### Task instructions
Begin with the line that contains "add('bearing_lower', steel(), bearing(4.3, 11, 45.3, 48.3));", end with the line that contains "obj.parent = empty", and extract exactly that stretch of lines.

### Given material
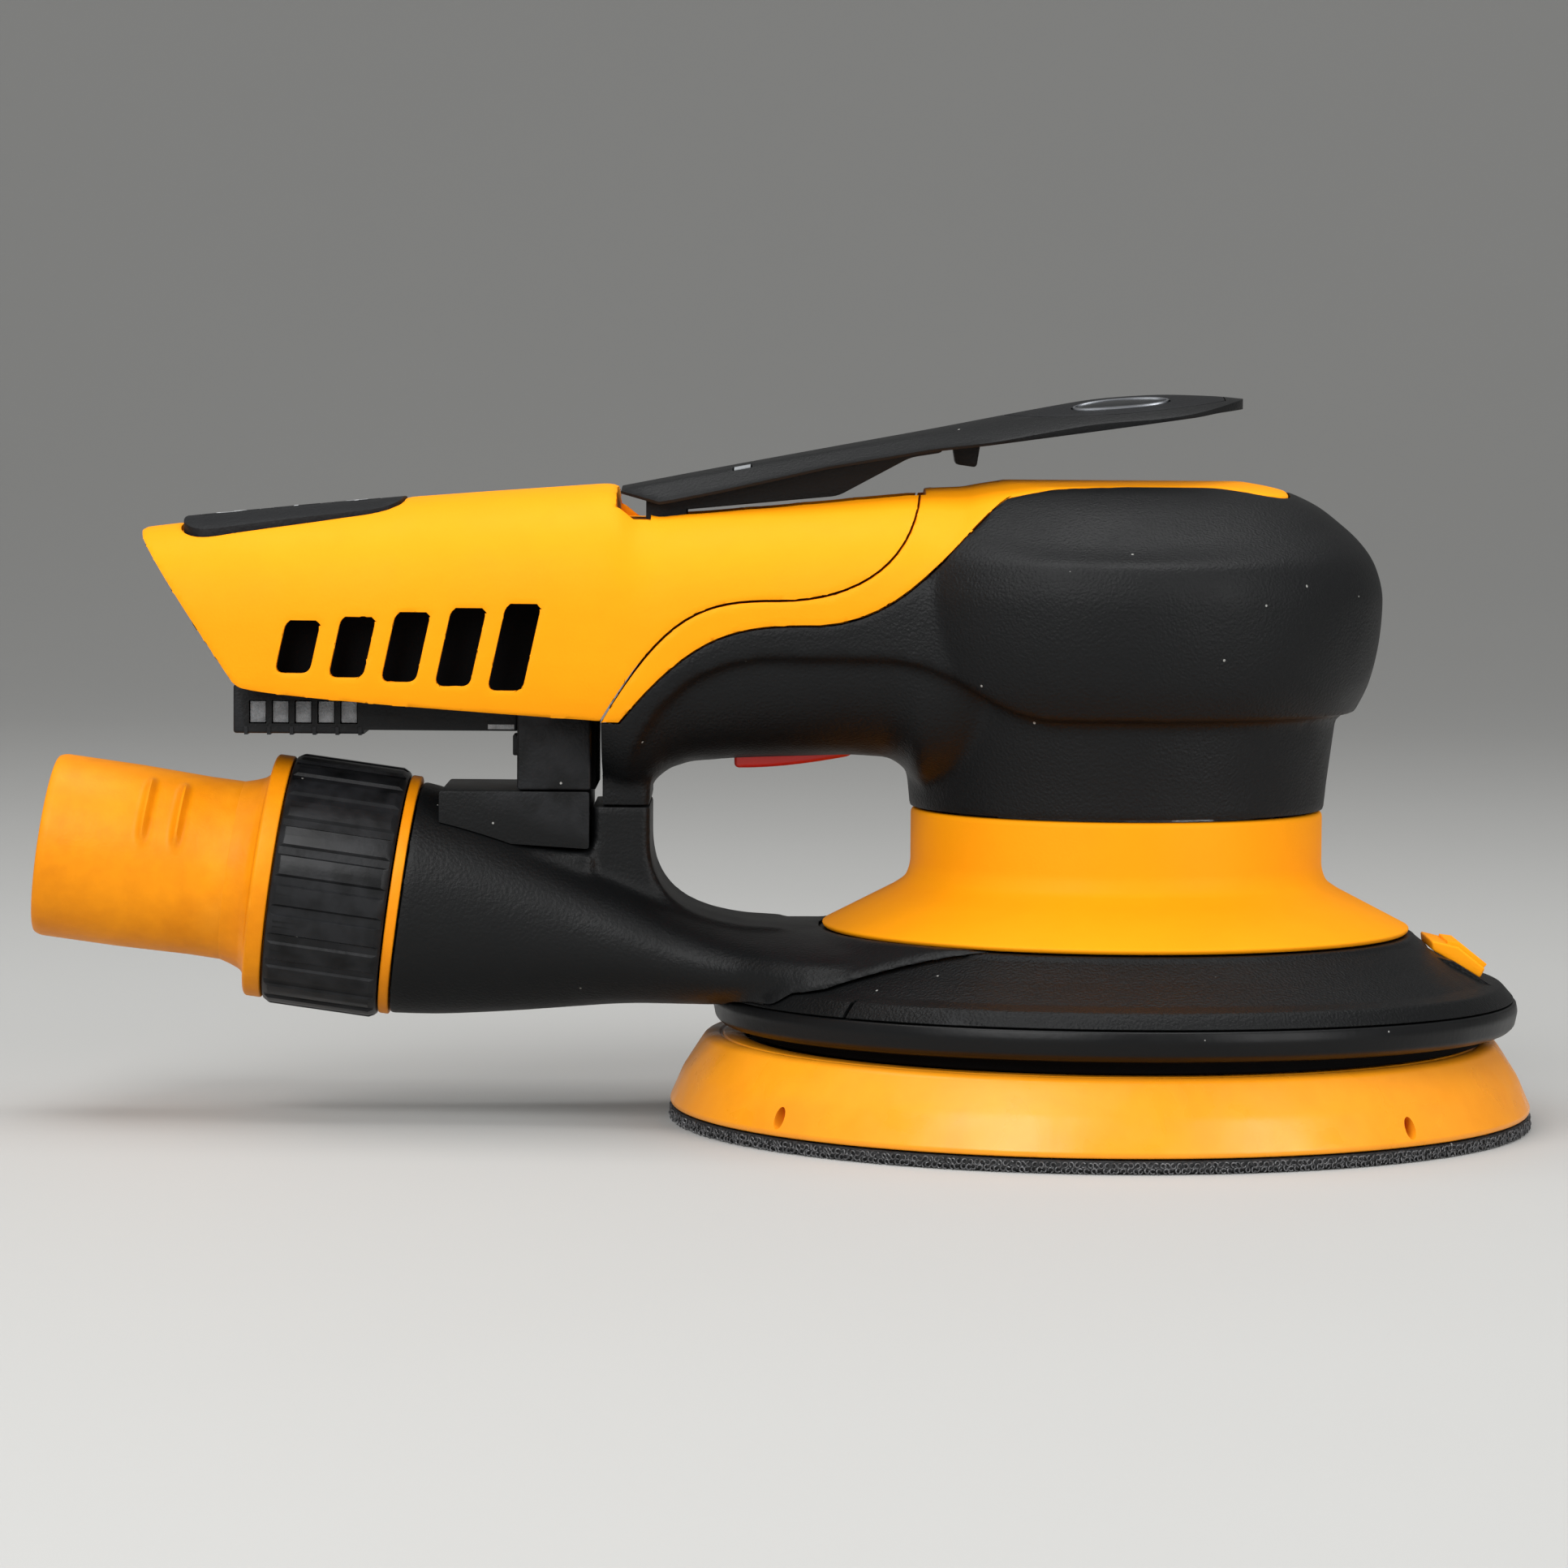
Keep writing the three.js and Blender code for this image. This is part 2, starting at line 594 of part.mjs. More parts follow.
function controlPad() {
  const pad = tailSkin(1.6, -0.8).intersect(planCut(keypadPlan(0), 95, 120, 2));
  const pockets = KEYS.map(([, x, half]) => tailSkin(4, 0.05).intersect(planCut(keyPlan(x, half, 0.35), 95, 120, 2)));
  return cut(pad, ...pockets);
}
const padKey = (x, half) => tailSkin(2.2, 0.85).intersect(planCut(keyPlan(x, half, 0), 95, 120, 2));

// socket that closes the slanted tail end
function powerInlet() {
  const plate = sidePlate(30, [-167.6, 101.4], [-152.2, 78.3], [-150, 79.8], [-165.2, 102.6]);
  const shaped = plate.intersect(handle(WALL + GAP)).intersect(slab(-200, 0, 40, 0, 101.4));
  return cut(union(shaped, atInlet(disc(8.5, -7, 1.2))), atInlet(disc(6.8, -5.4, 5)), atInlet(pinHoles()));
}
const pinHoles = () => union(inletPinAt(-3.4, 1.45, -14, -5), inletPinAt(3.4, 1.45, -14, -5));
const inletPinAt = (y, radius, z0, z1) => moved(disc(radius, z0, z1, 10), 0, y, 0);
const inletPin = (y) => atInlet(inletPinAt(y, 1.15, -8.5, -1.5));

// puts a body onto the socket's axis, +Z pointing out of the tail
function atInlet(body) {
  return moved(body.rotate([0, -123.9, 0]), -159.2, 0, 89.5);
}

const controllerBoard = () => slab(-147, -91, 15, 76.5, 78.1);
const capacitor = () => {
  const can = new THREE.CylinderGeometry(8, 8, 24, FINE);
  can.rotateZ(Math.PI / 2);
  can.translate(-128, 0, 87.2);
  return solid(can);
};
function heatSink() {
  const fins = [-12, -8, -4, 0, 4, 8, 12].map((y) => box([-112, y - 0.8, 80], [-93, y + 0.8, 94]));
  return union(slab(-112, -93, 12.8, 78.5, 81), ...fins);
}

// ---------- lever, trigger and switches ----------
const leverTop = [
  [-86.3, 110], [-70, 113.2], [-50, 117], [-34, 120], [-20.3, 122.7], [-12, 124.3], [-5.7, 125.4], [0, 126],
  [7, 126.4], [14, 126.3], [18, 126.1], [21.2, 125.8],
];
const leverEdge = [
  [-86.3, 108.8], [-79.5, 106.9], [-67.5, 109.4], [-51, 113.2], [-32.4, 116.4], [-3, 120.3], [12.7, 122.5],
  [21.2, 124],
];
const CROWN_R = 34; // radius of the lever's crowned top

function leverPlan(inset) {
  const shape = new THREE.Shape();
  const [back, front, half] = [-86.3 + inset, 3, 16.5 - inset];
  shape.moveTo(back, -half + 3);
  shape.lineTo(-40, -half);
  shape.lineTo(front, -half);
  shape.absellipse(front, 0, 18.2 - inset, half, -Math.PI / 2, Math.PI / 2, false);
  shape.lineTo(-40, half);
  shape.lineTo(back, half - 3);
  return shape;
}

// crowned bar between the lever's edge line and its ridge
function leverForm(drop, floorLift) {
  const stations = leverTop.map(([x]) => x);
  return lofted(stations, 16, (x, turn) => {
    const half = 18;
    const ridge = valueAt(leverTop, x) - drop;
    const floor = valueAt(leverEdge, x) + floorLift;
    const y = half * Math.sin(turn * 2 * Math.PI);
    const crown = ridge - (CROWN_R - Math.sqrt(CROWN_R ** 2 - y ** 2));
    return Math.cos(turn * 2 * Math.PI) > -1e-6 ? [y, Math.max(crown, floor + 0.6)] : [y, floor];
  });
}

const inlayPlan = (grow) => {
  const shape = new THREE.Shape();
  shape.absellipse(0, 0, 20.2 + grow, 13.6 + grow, 0, 2 * Math.PI, false);
  return planCut(shape, 100, 140, 12).intersect(slab(-40, 17.6 + grow, 30, 90, 140));
};

function lever() {
  const top = leverForm(0, 0).intersect(planCut(leverPlan(0), 90, 140));
  const blade = sidePlate(10.5, [-78, 109], [-78, 105.8], [-49, 108.6], [-36.6, 115.3], [-31, 116.2], [-31, 118],
    [-50, 114]);
  const tooth = sidePlate(3.6, [-29.3, 118.5], [-28.6, 114.1], [-25, 113.6], [-24.2, 118.5]);
  const ears = [-9, 9].map((y) => moved(sidePlate(1.5, [-82, 109], [-82, 96], [-76, 96], [-74.8, 109]), 0, y, 0));
  const body = union(top, blade, tooth, ...ears);
  const pocket = cut(leverForm(-5, 0), leverForm(1.3, 0)).intersect(inlayPlan(GAP));
  return cut(body, pocket, ledSeat(), crossBar(1.5, 30, LEVER_PIVOT.x, LEVER_PIVOT.z));
}

function leverInlay() {
  const skin = cut(leverForm(0, 0), leverForm(1, 0)).intersect(inlayPlan(0));
  return cut(skin, badgeCut(-1, GAP), badgeCut(1, GAP));
}

// oval badge on each flank of the lever's crown
function badgeCut(side, grow) {
  const shape = new THREE.Shape();
  shape.absellipse(-0.4, side * 8.2, 8.3 + grow, 3 + grow, 0, 2 * Math.PI, false);
  return planCut(shape, 100, 140, 10);
}
const badge = (side) => cut(leverForm(-0.25, 0), leverForm(0.95, 0)).intersect(badgeCut(side, 0));

const ledSeat = () => box([-67.2, -9.6, 100], [-63.8, -7, 112.4]).add(box([-67.2, -9.6, 112], [-63.8, -7, 130]));
const ledWindow = () => box([-66.9, -9.3, 108], [-64.1, -7.3, 130]).intersect(leverForm(0, 0));

const leverPin = () => crossBar(1.2, 15.8, LEVER_PIVOT.x, LEVER_PIVOT.z);
const triggerPin = () => crossBar(1.2, 10.8, TRIGGER_PIVOT.x, TRIGGER_PIVOT.z);

function trigger() {
  const shape = new THREE.Shape();
  shape.moveTo(-66.6, 61.3);
  shape.quadraticCurveTo(-58, 61.2, -46.4, 63.5);
  shape.lineTo(-44.6, 66);
  shape.lineTo(-44.6, 71.2);
  shape.lineTo(-49.4, 71.2);
  shape.lineTo(-51.5, 69.2);
  shape.lineTo(-66.6, 69.2);
  return cut(sideCut(shape, 5.9), crossBar(1.5, 30, TRIGGER_PIVOT.x, TRIGGER_PIVOT.z));
}

// torsion spring between the ears, wound round the lever's pin
function leverSpring() {
  const turns = 3;
  const reach = 1.85;
  const spiral = Array.from({ length: turns * 8 + 1 }, (_, i) => {
    const angle = (i / 8) * 2 * Math.PI;
    const y = -3 + (6 * i) / (turns * 8);
    return new THREE.Vector3(LEVER_PIVOT.x + reach * Math.sin(angle), y, LEVER_PIVOT.z - reach * Math.cos(angle));
  });
  const foot = new THREE.Vector3(LEVER_PIVOT.x + 9, -3, LEVER_PIVOT.z - 4);
  const path = new THREE.CatmullRomCurve3([foot, ...spiral]);
  const wire = new THREE.Shape();
  wire.absarc(0, 0, 0.45, 0, 2 * Math.PI, false);
  const geometry = new THREE.ExtrudeGeometry(wire, { steps: 30, extrudePath: path, curveSegments: 3 });
  return solid(geometry);
}

const leverSwitch = () => union(slab(-33, -20.5, 5, 95, 103), slab(-28.5, -25, 1.8, 102, 108));
const triggerSwitch = () => union(slab(-66, -52, 6, 72.8, 81), slab(-63, -60, 1.5, 70.6, 73));

// ---------- motor and orbital drive ----------
function statorCore() {
  const slots = around(6, 22.5, () => box([-5.2, -1.3, 50], [5.2, 1.3, 95]));
  return cut(ring(16.2, 30.2, 54, 84), ...slots);
}
const windingRing = (z0, z1) => turned([[17.4, z0], [27, z0], [28.6, (z0 + z1) / 2], [27, z1], [17.4, z1]]);

function rotorShaft() {
  const shaft = disc(4, 36, 97.2);
  const cup = disc(15, 25.2, 38, ROUND);
  const bore = moved(disc(11.3, 20, 36.3), -ORBIT, 0, 0);
  return cut(union(shaft, cup), bore);
}
const rotorCore = () => ring(4.3, 15.5, 54, 84, 24);

function fanWheel() {
  const blades = around(7, 20, () => box([-9.5, -0.7, 40.6], [9.5, 0.7, 44]));
  return union(ring(4.3, 31, 39.6, 41, ROUND), ring(4.3, 8, 39.6, 44.4, FINE), ...blades);
}

// half-moon weight opposite the pad's offset
function counterweight() {
  return ring(15.3, 29, 27, 38, ROUND).intersect(box([1, -28, 20], [40, 28, 45]));
}
const bearing = (rIn, rOut, z0, z1) => turned([
  [rIn, z0], [rIn + 1.9, z0], [(rIn + rOut) / 2, z0 + 0.5], [rOut - 1.9, z0], [rOut, z0],
  [rOut, z1], [rIn, z1],
], FINE);

function motorCap() {
  const plate = turned([[10.3, 90.4], [30, 90.4], [30, 92.2], [13, 92.2], [13, 99], [6, 99], [6, 97.4], [10.3, 97.4]]);
  return cut(plate, ...around(3, 24, () => disc(1.9, 85, 95, 8)));
}
const capScrew = (turn) => {
  const screw = union(disc(1.5, 89, 92.6, 8), disc(3, 92.5, 94.3, 8));
  return moved(screw, 24, 0, 0).rotate([0, 0, turn]);
};

// ---------- pad ----------
const atPad = (body) => moved(body, -ORBIT, 0, 0);
const dustHoles = () => around(DUST_HOLES, DUST_PCD_R, () => disc(DUST_HOLE_R, -5, 30, 8), 30);

function padFoam() {
  const foam = turned([
    [0, FOAM_BOTTOM], [PAD_R - 0.2, FOAM_BOTTOM], [PAD_R, 3.2], [72.7, 8.7], [69.8, 13.2], [68.9, 14.4],
    [67.4, PAD_TOP], [PLATE_R + GAP, PAD_TOP], [PLATE_R + GAP, 10.3], [0, 10.3],
  ], PAD_FACETS);
  const sideHoles = around(4, 71, () => sideHole(), 41);
  return atPad(cut(foam, ...dustHoles(), ...sideHoles, disc(9, 0, 20)));
}

const sideHole = () => {
  const bore = new THREE.CylinderGeometry(1.1, 1.1, 14, 8);
  bore.rotateZ(Math.PI / 2);
  bore.scale(1, 1, 1.6);
  bore.translate(0, 0, 5.6);
  return solid(bore);
};

function hookFace() {
  const layer = turned([[0, 0], [PAD_R - 0.6, 0], [PAD_R, 0.5], [PAD_R, HOOK_THICK], [0, HOOK_THICK]], PAD_FACETS);
  return atPad(cut(layer, ...dustHoles()));
}

function backingPlate() {
  const plate = turned([
    [0, 10.6], [PLATE_R, 10.6], [PLATE_R, 13.4], [56, 13.8], [18, 13.8], [14, 19.5], [0, 19.5],
  ]);
  return atPad(cut(plate, ...dustHoles(), disc(3.3, 0, 30), disc(7.5, 0, 14.5)));
}
const padBolt = () => atPad(union(disc(6.8, 10.7, 14.2, 6), disc(2.9, 14, 24.6, 12)));
function padSpindle() {
  const spindle = union(disc(12, 19.8, 22.6, FINE), disc(5, 22, 35.9, FINE));
  return atPad(cut(spindle, disc(3.2, 15, 26, 12)));
}

// ---------- assembly ----------
const sander = new THREE.Group();
const add = (name, material, body) => sander.add(node(name, material, body));

add('rear_cover', yellowPlastic(), rearCover());
add('main_housing', yellowPlastic(), mainHousing());
add('rubber_grip', blackRubber(), rubberGrip());
add('motor_bell', yellowPlastic(), motorBell());
add('dust_shroud', blackPlastic(), dustShroud());
add('edge_ring', glossBlack(), edgeRing());
add('brake_seal', blackRubber(), brakeSeal());
add('ring_latch', yellowPlastic(), ringLatch());
add('dust_duct', blackPlastic(), dustDuct());
add('duct_saddle', blackPlastic(), ductSaddle());
add('duct_bracket', blackPlastic(), ductBracket());
add('bracket_screw', steel(), bracketScrew());
add('port_collar', yellowPlastic(), portCollar());
add('lock_ring', glossBlack(), lockRing());
add('hose_spigot', yellowPlastic(), hoseSpigot());
add('filter_frame', blackPlastic(), filterFrame());
add('filter_fleece', greyFleece(), filterFleece());
add('control_pad', blackRubber(), controlPad());
for (const [name, x, half] of KEYS) add(name, blackRubber(), padKey(x, half));
add('power_inlet', blackPlastic(), powerInlet());
add('inlet_pin_live', brass(), inletPin(-3.4));
add('inlet_pin_neutral', brass(), inletPin(3.4));
add('controller_board', boardGreen(), controllerBoard());
add('capacitor', glossBlack(), capacitor());
add('heat_sink', aluminium(), heatSink());
add('lever', blackPlastic(), lever());
add('lever_inlay', blackRubber(), leverInlay());
add('lever_badge_right', steel(), badge(-1));
add('lever_badge_left', steel(), badge(1));
add('led_window', lampWhite(), ledWindow());
add('lever_pin', steel(), leverPin());
add('lever_spring', steel(), leverSpring());
add('lever_switch', blackPlastic(), leverSwitch());
add('trigger', redPlastic(), trigger());
add('trigger_pin', steel(), triggerPin());
add('trigger_switch', blackPlastic(), triggerSwitch());
add('stator_core', steel(), statorCore());
add('winding_lower', copper(), windingRing(49.2, 53.7));
add('winding_upper', copper(), windingRing(84.3, 88.6));
add('motor_cap', aluminium(), motorCap());
for (const i of [0, 1, 2]) add(`cap_screw_${i + 1}`, steel(), capScrew(120 * i));
add('bearing_upper', steel(), bearing(4.3, 10, 91, 97));
add('bearing_lower', steel(), bearing(4.3, 11, 45.3, 48.3));
add('rotor_shaft', steel(), rotorShaft());
add('rotor_core', steel(), rotorCore());
add('fan_wheel', glossBlack(), fanWheel());
add('counterweight', brass(), counterweight());
add('spindle_bearing', steel(), atPad(bearing(5.3, 11, 26, 36)));
add('pad_spindle', steel(), padSpindle());
add('backing_plate', blackPlastic(), backingPlate());
add('pad_bolt', steel(), padBolt());
add('pad_foam', padYellow(), padFoam());
add('hook_face', blackRubber(), hookFace());

export default sander;
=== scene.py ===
import logging
import math
import random
from dataclasses import dataclass, field
from enum import Enum
from typing import Callable

import bmesh
import bpy
from mathutils import Matrix, Vector, kdtree


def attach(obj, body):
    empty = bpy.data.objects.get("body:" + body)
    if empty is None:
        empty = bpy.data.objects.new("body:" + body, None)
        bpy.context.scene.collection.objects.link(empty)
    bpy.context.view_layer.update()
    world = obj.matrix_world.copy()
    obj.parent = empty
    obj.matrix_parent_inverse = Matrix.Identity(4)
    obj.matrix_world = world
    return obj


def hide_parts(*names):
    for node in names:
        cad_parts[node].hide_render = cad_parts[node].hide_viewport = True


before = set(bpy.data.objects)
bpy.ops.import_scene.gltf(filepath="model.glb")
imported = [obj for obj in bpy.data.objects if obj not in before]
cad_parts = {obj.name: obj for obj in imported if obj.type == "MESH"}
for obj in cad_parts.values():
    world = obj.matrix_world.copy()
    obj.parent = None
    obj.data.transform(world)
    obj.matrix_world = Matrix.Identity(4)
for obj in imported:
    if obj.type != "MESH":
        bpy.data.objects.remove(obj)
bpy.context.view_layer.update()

log = logging.getLogger("sander")

MM = 0.001
GAP = 0.3  # air between touching pieces
WALL = 2.5  # moulded wall and rubber thickness
STEPS = 144  # faces round the large turned parts
FAR = 300.0  # reach of a cutting body past everything

Point = tuple[float, float]
Table = list[Point]
Obj = bpy.types.Object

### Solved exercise
add('bearing_lower', steel(), bearing(4.3, 11, 45.3, 48.3));
add('rotor_shaft', steel(), rotorShaft());
add('rotor_core', steel(), rotorCore());
add('fan_wheel', glossBlack(), fanWheel());
add('counterweight', brass(), counterweight());
add('spindle_bearing', steel(), atPad(bearing(5.3, 11, 26, 36)));
add('pad_spindle', steel(), padSpindle());
add('backing_plate', blackPlastic(), backingPlate());
add('pad_bolt', steel(), padBolt());
add('pad_foam', padYellow(), padFoam());
add('hook_face', blackRubber(), hookFace());

export default sander;
=== scene.py ===
import logging
import math
import random
from dataclasses import dataclass, field
from enum import Enum
from typing import Callable

import bmesh
import bpy
from mathutils import Matrix, Vector, kdtree


def attach(obj, body):
    empty = bpy.data.objects.get("body:" + body)
    if empty is None:
        empty = bpy.data.objects.new("body:" + body, None)
        bpy.context.scene.collection.objects.link(empty)
    bpy.context.view_layer.update()
    world = obj.matrix_world.copy()
    obj.parent = empty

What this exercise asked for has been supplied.